Start of Entries

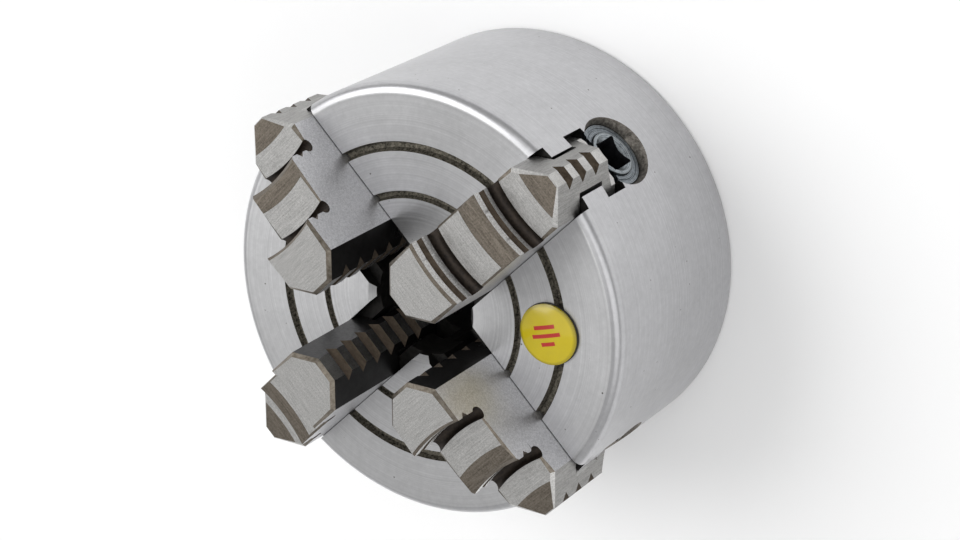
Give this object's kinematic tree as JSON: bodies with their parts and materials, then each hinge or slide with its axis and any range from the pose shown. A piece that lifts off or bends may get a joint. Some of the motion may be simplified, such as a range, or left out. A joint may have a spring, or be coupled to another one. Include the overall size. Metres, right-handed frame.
{
  "type": "lathe chuck",
  "caption": "Independent lathe chuck with stepped reversible jaws, each moved in its slot by its own square-socket screw, on a plain recessed back.",
  "frame": {"origin": "centre of the back mounting face, on the spindle axis", "axes": "+Z along the spindle axis towards the jaws, jaw_1 along +X, jaw_2 along +Y, jaw_3 along -X, jaw_4 along -Y"},
  "size_m": [0.1062, 0.1062, 0.075],
  "materials": {
    "cast_iron_body": "ground and turned bright, fine concentric marks",
    "ground_jaw_steel": "hardened and surface ground, as-milled brown on bevels",
    "screw_steel": "turned alloy steel, lightly oiled",
    "bearing_steel": "turned steel, blue-grey",
    "black_oxide_steel": "black oxide",
    "label_backing": "dark edge of the badge",
    "yellow_enamel": null
  },
  "bodies": {
    "chuck": {"chuck_body": "cast_iron_body", "thrust_bearing_1": "bearing_steel", "thrust_bearing_2": "bearing_steel", "thrust_bearing_3": "bearing_steel", "thrust_bearing_4": "bearing_steel", "bearing_set_screw_1": "black_oxide_steel", "bearing_set_screw_2": "black_oxide_steel", "bearing_set_screw_3": "black_oxide_steel", "bearing_set_screw_4": "black_oxide_steel", "badge_backing": "label_backing", "badge_disc": "yellow_enamel"},
    "screw_1": {"jaw_screw_1": "screw_steel"},
    "jaw_1": {"jaw_1": "ground_jaw_steel"},
    "screw_2": {"jaw_screw_2": "screw_steel"},
    "jaw_2": {"jaw_2": "ground_jaw_steel"},
    "screw_3": {"jaw_screw_3": "screw_steel"},
    "jaw_3": {"jaw_3": "ground_jaw_steel"},
    "screw_4": {"jaw_screw_4": "screw_steel"},
    "jaw_4": {"jaw_4": "ground_jaw_steel"}
  },
  "joints": [
    {"name": "screw_turn_1", "type": "hinge", "parent": "chuck", "child": "screw_1", "pos_m": [0.045, 0, 0.028], "axis": [1, 0, 0], "range_deg": [-900, 1260]},
    {"name": "jaw_slide_1", "type": "slide", "parent": "chuck", "child": "jaw_1", "axis": [1, 0, 0], "range_m": [-0.01, 0.014]},
    {"name": "screw_turn_2", "type": "hinge", "parent": "chuck", "child": "screw_2", "pos_m": [0, 0.045, 0.028], "axis": [0, 1, 0], "range_deg": [-900, 1260]},
    {"name": "jaw_slide_2", "type": "slide", "parent": "chuck", "child": "jaw_2", "axis": [0, 1, 0], "range_m": [-0.01, 0.014]},
    {"name": "screw_turn_3", "type": "hinge", "parent": "chuck", "child": "screw_3", "pos_m": [-0.045, 0, 0.028], "axis": [-1, 0, 0], "range_deg": [-900, 1260]},
    {"name": "jaw_slide_3", "type": "slide", "parent": "chuck", "child": "jaw_3", "axis": [-1, 0, 0], "range_m": [-0.01, 0.014]},
    {"name": "screw_turn_4", "type": "hinge", "parent": "chuck", "child": "screw_4", "pos_m": [0, -0.045, 0.028], "axis": [0, -1, 0], "range_deg": [-900, 1260]},
    {"name": "jaw_slide_4", "type": "slide", "parent": "chuck", "child": "jaw_4", "axis": [0, -1, 0], "range_m": [-0.01, 0.014]}
  ],
  "couplings": [
    {"joint": "screw_turn_1", "follows": "jaw_slide_1", "rad_per_m": 1570.8},
    {"joint": "screw_turn_2", "follows": "jaw_slide_2", "rad_per_m": 1570.8},
    {"joint": "screw_turn_3", "follows": "jaw_slide_3", "rad_per_m": 1570.8},
    {"joint": "screw_turn_4", "follows": "jaw_slide_4", "rad_per_m": 1570.8}
  ]
}
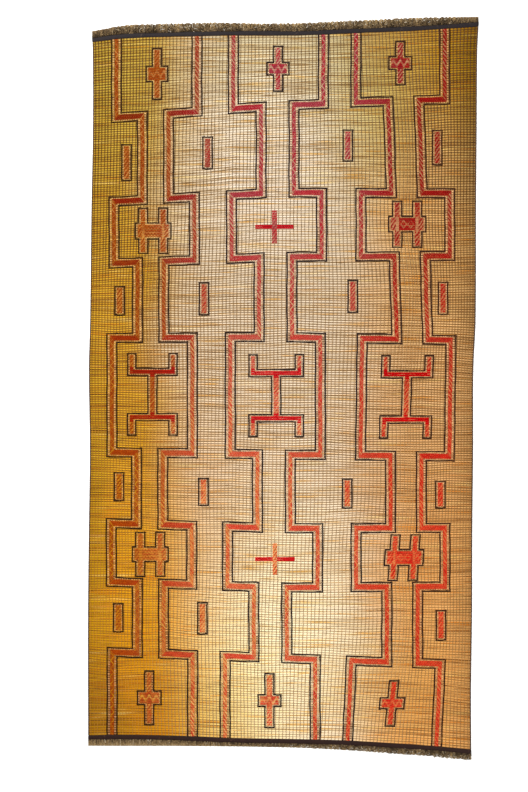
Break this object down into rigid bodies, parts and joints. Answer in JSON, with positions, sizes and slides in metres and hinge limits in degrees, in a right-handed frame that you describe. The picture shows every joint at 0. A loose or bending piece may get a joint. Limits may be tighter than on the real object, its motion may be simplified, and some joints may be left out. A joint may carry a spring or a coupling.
{
  "type": "tuareg reed floor mat",
  "caption": "Long flat reed floor mat held by leather thongs, with laced leather stepped bands and figures, dark leather end bands, edge bindings and short end fringe.",
  "frame": {"origin": "bottom centre of the whole mat's box, on the surface that it lies on", "axes": "+X across the mat to the right, +Y along the mat to the top end, +Z out of the ornamented face"},
  "size_m": [1.882, 3.578, 0.0054],
  "materials": {
    "reed_weave": "straw-coloured reeds held by leather thongs, dry satin",
    "red_leather": "narrow red laces, matt",
    "black_leather": "narrow black laces, matt",
    "band_leather": "dark aubergine leather, soft satin, creased",
    "binding_leather": "thin dark leather binding, matt",
    "fringe_leather": "frayed brown leather, dry"
  },
  "bodies": {
    "root": {"reed_field": "reed_weave", "end_band_top": "band_leather", "end_band_bottom": "band_leather", "side_binding_left": "binding_leather", "side_binding_right": "binding_leather", "fringe_top": "fringe_leather", "fringe_bottom": "fringe_leather"}
  },
  "joints": []
}
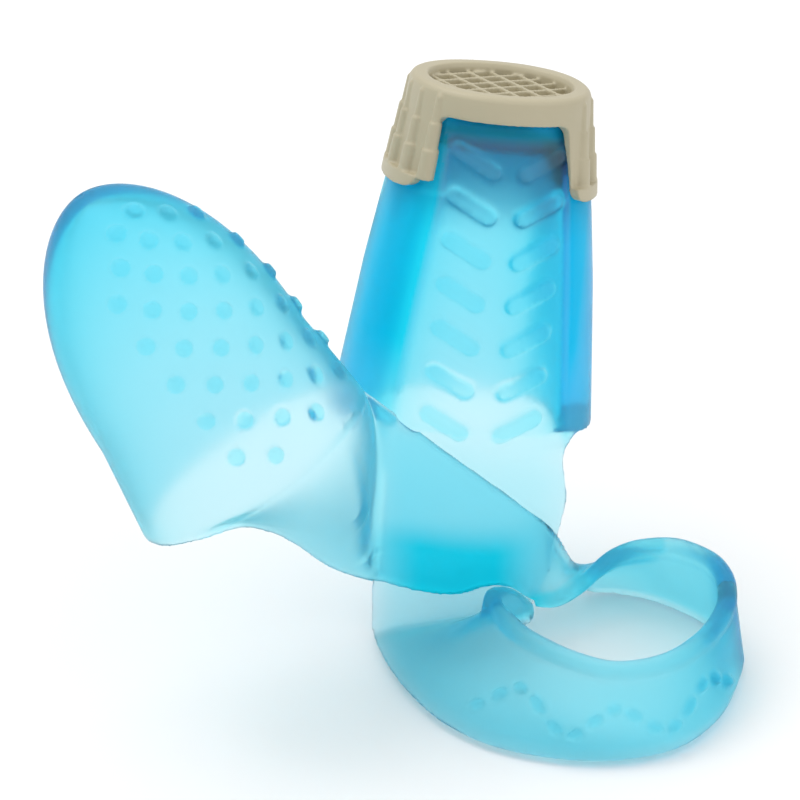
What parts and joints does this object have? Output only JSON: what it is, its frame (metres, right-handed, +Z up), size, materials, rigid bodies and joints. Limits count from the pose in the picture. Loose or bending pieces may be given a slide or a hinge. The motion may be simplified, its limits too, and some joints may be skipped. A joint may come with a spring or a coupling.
{
  "type": "sewing thimble",
  "caption": "Soft translucent finger-and-thumb sewing thimble: finger stall with hard dimpled tip cap, dotted thumb stall, twisted web and finger ring in one moulding.",
  "frame": {"origin": "floor level, at the middle of the whole part's footprint", "axes": "X runs from the thumb stall to the ring, Y from the front (the pads' side) to the back, Z up from the ring's foot"},
  "size_m": [0.064, 0.0459, 0.0535],
  "materials": {
    "silicone": "soft translucent sky-blue silicone, satin",
    "hard_cap": "opaque beige moulded plastic, satin"
  },
  "bodies": {
    "ring": {"ring_band": "silicone", "ring_lip": "silicone", "strap_root": "silicone", "thumb_web": "silicone"},
    "finger": {"finger_stall": "silicone", "finger_grip_bars": "silicone", "finger_strap": "silicone", "tip_cap": "hard_cap", "needle_grid": "hard_cap"},
    "thumb": {"thumb_stall": "silicone", "thumb_grip_dots": "silicone", "thumb_gusset": "silicone"}
  },
  "joints": [
    {"name": "finger_flex", "type": "hinge", "parent": "ring", "child": "finger", "pos_m": [0.00909, -0.00017, 0.01505], "axis": [0.7198, 0.02, -0.6938], "range_deg": [-20, 20], "stiffness_Nm_per_rad": 0.02},
    {"name": "thumb_flex", "type": "hinge", "parent": "ring", "child": "thumb", "pos_m": [-0.00251, -0.00247, 0.017], "axis": [0.043, -0.05, 0.9978], "range_deg": [-10, 30], "stiffness_Nm_per_rad": 0.02}
  ]
}
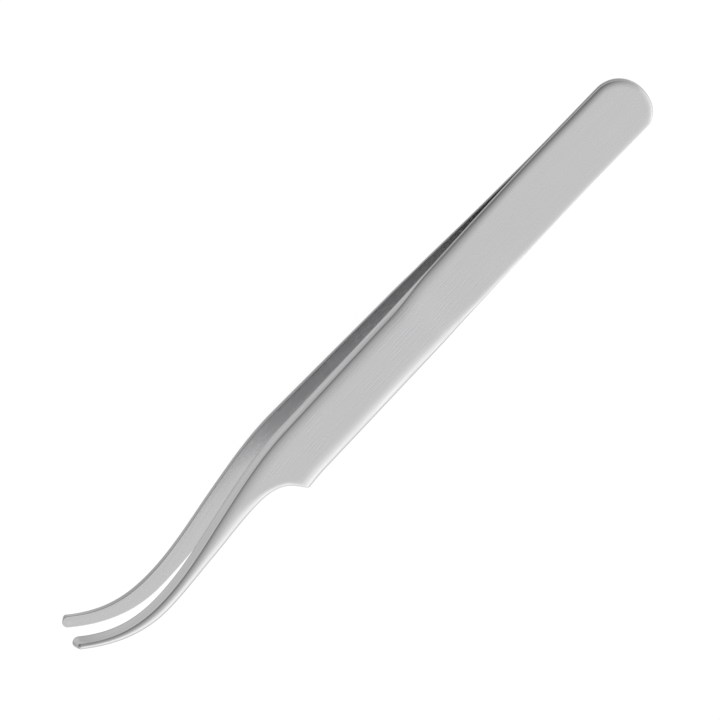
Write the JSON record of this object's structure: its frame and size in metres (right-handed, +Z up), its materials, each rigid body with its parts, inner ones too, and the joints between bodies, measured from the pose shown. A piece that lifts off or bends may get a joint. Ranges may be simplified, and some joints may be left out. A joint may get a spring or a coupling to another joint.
{
  "type": "curved precision tweezers",
  "caption": "Slim steel tweezers with a flat handle that bows open from a welded tail, a notched neck and fine rounded tips swept to one side.",
  "frame": {"origin": "on the flat outer grip face that the tweezers lie on, half-way across the handle, 64 mm from the tail", "axes": "+X runs from the tail to the tips, +Y points to the notched edge, +Z is up, away from the rest face"},
  "size_m": [0.1201, 0.011, 0.0122],
  "materials": {
    "satin_steel": "satin ground stainless steel with softly polished edges",
    "weld_steel": "fused weld metal, hidden between the tails"
  },
  "bodies": {
    "tail": {"upper_tail": "satin_steel", "lower_tail": "satin_steel", "weld_nuggets": "weld_steel"},
    "upper_arm": {"upper_arm": "satin_steel"},
    "lower_arm": {"lower_arm": "satin_steel"}
  },
  "joints": [
    {"name": "upper_arm_flex", "type": "hinge", "parent": "tail", "child": "upper_arm", "pos_m": [-0.03917, 0, 0.00285], "axis": [0, 1, 0], "range_deg": [0, 2.25], "stiffness_Nm_per_rad": 3},
    {"name": "lower_arm_flex", "type": "hinge", "parent": "tail", "child": "lower_arm", "pos_m": [-0.03911, 0, 0.00152], "axis": [0, -1, 0], "range_deg": [0, 2.25], "stiffness_Nm_per_rad": 3}
  ]
}
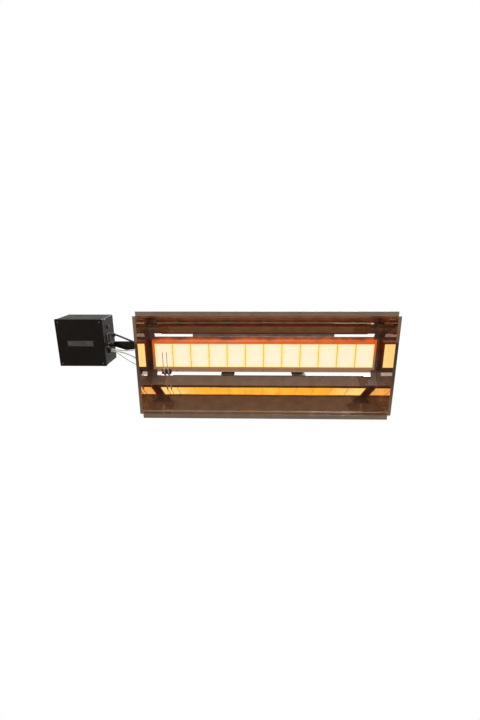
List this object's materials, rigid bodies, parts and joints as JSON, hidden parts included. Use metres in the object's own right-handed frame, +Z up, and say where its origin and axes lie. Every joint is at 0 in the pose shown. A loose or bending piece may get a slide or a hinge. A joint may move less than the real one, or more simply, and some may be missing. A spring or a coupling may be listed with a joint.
{
  "type": "gas infrared heater",
  "caption": "Wall-hung gas infrared heater: glowing ceramic plaques in a polished trapezoidal reflector, tilting bracket, control box on an arm.",
  "frame": {"origin": "centre of the wall bracket's four bolt holes, on the wall face", "axes": "+X along the heater, +Y into the wall, +Z up; the opening faces -Y"},
  "size_m": [1.6677, 0.44, 0.527],
  "materials": {
    "polished_steel": "polished heat-tinted stainless sheet",
    "rivet_steel": "dull steel rivets",
    "dark_steel": "heat-darkened steel",
    "burner_steel": "heat-stained steel",
    "fasteners": "zinc plated",
    "plaque_ceramic": "perforated ceramic, glowing",
    "gasket_fibre": "ceramic fibre",
    "brass": "turned brass",
    "pipe_steel": "dark coated pipe",
    "electrode_wire": "heat-resistant wire and sheet",
    "insulator_ceramic": "glazed white ceramic",
    "black_enamel": "fine textured black powder coat",
    "plate_grey": "blank anodised plate",
    "button_red": "gloss moulded",
    "black_plastic": "matt moulded",
    "socket_grey": "matt moulded",
    "spring_steel": "bright wire",
    "valve_aluminium": "die cast",
    "coil_plastic": "moulded coil",
    "lead_silicone": "white silicone and glass sleeve",
    "earth_sleeve": "grey sleeve"
  },
  "bodies": {
    "wall_mount": {"wall_bracket": "black_enamel", "pivot_bolts": "fasteners", "pivot_nuts": "fasteners"},
    "shutter": {"air_shutter": "burner_steel"},
    "reset": {"reset_button": "button_red"},
    "plungers": {"valve_plungers": "spring_steel"},
    "heater": {"box_body": "black_enamel", "box_cover": "black_enamel", "box_screws": "fasteners", "bracket_bolts": "fasteners", "burner_end_bracket_left": "dark_steel", "burner_end_bracket_right": "dark_steel", "burner_frame": "burner_steel", "burner_housing": "burner_steel", "cable_gland": "black_plastic", "ceramic_plaque_01": "plaque_ceramic", "ceramic_plaque_02": "plaque_ceramic", "ceramic_plaque_03": "plaque_ceramic", "ceramic_plaque_04": "plaque_ceramic", "ceramic_plaque_05": "plaque_ceramic", "ceramic_plaque_06": "plaque_ceramic", "ceramic_plaque_07": "plaque_ceramic", "ceramic_plaque_08": "plaque_ceramic", "ceramic_plaque_09": "plaque_ceramic", "ceramic_plaque_10": "plaque_ceramic", "ceramic_plaque_11": "plaque_ceramic", "ceramic_plaque_12": "plaque_ceramic", "earth_lead": "earth_sleeve", "earth_stud": "fasteners", "electrode_bracket": "electrode_wire", "electrode_insulators": "insulator_ceramic", "frame_screws": "fasteners", "friction_washers": "fasteners", "gas_inlet_union": "brass", "gas_pipe": "pipe_steel", "gas_valve_body": "valve_aluminium", "ignition_controller": "socket_grey", "ignition_electrode": "electrode_wire", "ignition_lead": "lead_silicone", "injector": "brass", "mixing_tube": "burner_steel", "nameplate": "plate_grey", "pipe_nuts": "fasteners", "plaque_gasket": "gasket_fibre", "power_inlet": "socket_grey", "rear_rail": "dark_steel", "reflector_bottom_panel": "polished_steel", "reflector_end_left": "polished_steel", "reflector_end_right": "polished_steel", "reflector_rivets": "rivet_steel", "reflector_top_panel": "polished_steel", "reset_bezel": "black_plastic", "reset_spring": "spring_steel", "saddle_bracket_left": "dark_steel", "saddle_bracket_right": "dark_steel", "sensing_electrode": "electrode_wire", "sensing_lead": "lead_silicone", "support_arm": "black_enamel", "valve_coils": "coil_plastic", "valve_springs": "spring_steel"}
  },
  "joints": [
    {"name": "tilt", "type": "hinge", "parent": "wall_mount", "child": "heater", "pos_m": [0, -0.08, 0], "axis": [1, 0, 0], "range_deg": [0, 45]},
    {"name": "air_shutter_turn", "type": "hinge", "parent": "heater", "child": "shutter", "pos_m": [-0.6111, -0.178, 0], "axis": [1, 0, 0], "range_deg": [0, 45]},
    {"name": "reset_press", "type": "slide", "parent": "heater", "child": "reset", "axis": [-1, 0, 0], "range_m": [0, 0.003], "stiffness_N_per_m": 400, "springref_m": -0.002},
    {"name": "valve_lift", "type": "slide", "parent": "heater", "child": "plungers", "axis": [0, 0, 1], "range_m": [0, 0.003], "stiffness_N_per_m": 300, "springref_m": -0.003, "deforming": ["valve_springs"]}
  ]
}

End of Entries

Task prompt: Write down every line of the data above that includes the string "hidden".

Finished task:
    "weld_steel": "fused weld metal, hidden between the tails"
List this object's materials, rigid bodies, parts and joints as JSON, hidden parts included. Use metres in the object's own right-handed frame, +Z up, and say where its origin and axes lie. Every joint is at 0 in the pose shown. A loose or bending piece may get a slide or a hinge. A joint may move less than the real one, or more simply, and some may be missing. A spring or a coupling may be listed with a joint.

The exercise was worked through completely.